Gabriel (Mathieu Amalric) is having the toughest time. He idolizes Adrien, for reasons that seem to have more to do with Gabriel’s dissatisfaction with his own career than with Adrien’s writing. Gabriel is breaking up with Jenny (Jeanne Balibar), and having an affair with the younger Anne (Virginie Ledoyen). Jenny, meanwhile, has become attracted to Adrien, even as Adrien himself is carrying on an affair with fifteen-year old Vera (Mia Hansen-Love). When Adrien’s illness takes its inevitable course, all are left to pick up the pieces of their own lives.

There are no surprises, and this seems intentional. Director Olivier Assayas (Irma Vep, L’eau Froide) is determined to make Late August, Early September a slice of life, serious and without embellishment. Perhaps he succeeds too well. We observe with some detachment the marvelous ensemble acting, excellent camera work and crisp editing. Although we cannot take our eyes off Ms.

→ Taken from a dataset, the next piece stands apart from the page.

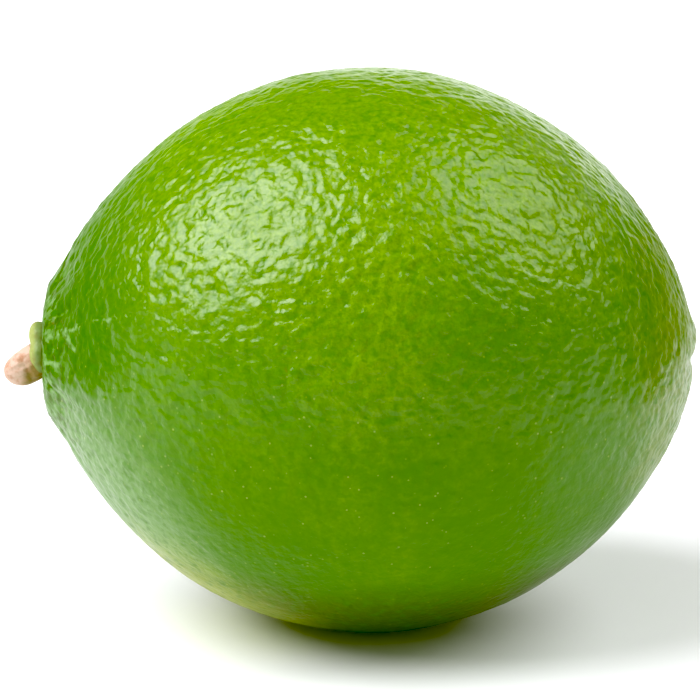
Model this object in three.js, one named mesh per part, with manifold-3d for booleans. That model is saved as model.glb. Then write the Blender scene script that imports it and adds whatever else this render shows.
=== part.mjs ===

Balibar, whose performance is remarkable in its understated range of emotion, she is the only character with whom we can connect.

The reasons behind Vera’s teen aged buoyancy, Gabriel’s thirty-something angst, and Adrien’s forty-year-old crises are kept as they would be in reality – partially hidden, deeply personal. When Jenny hits the screen with her emotions on her sleeve, it’s hard to understand how Gabriel could ever want to leave this woman behind. Perhaps if we understood more we could care more.

In his thirteen films since 1979 Assayas has built a reputation for honest examination of complex emotional issues. Jeremy (Alex Descas) says: "I can find fulfillment in bitterness." Anne, who loves Gabriel, still craves tougher sex with another man in the circle. We’d like to know why. We wish Assayas had gone further. In the end we don’t know any more about these characters than we did in the beginning.

Adrien, the central figure in this circle, is less than satisfying. Francois Cluzet is able to give us everything but fury. He does it all well, but his refusal to be at least a little bit angry, either about his health or his stalled literary career, is bothersome. His performance is no doubt exactly as the director wanted, but would be more believable with energy instead of resignation.

The music is first-rate – North African tinged instrumentals and vocals by Ali Faraka Toure. It conveys perfectly the sense of being strangers that all of these characters feel, strangers both to themselves and to their newly discovered mortality.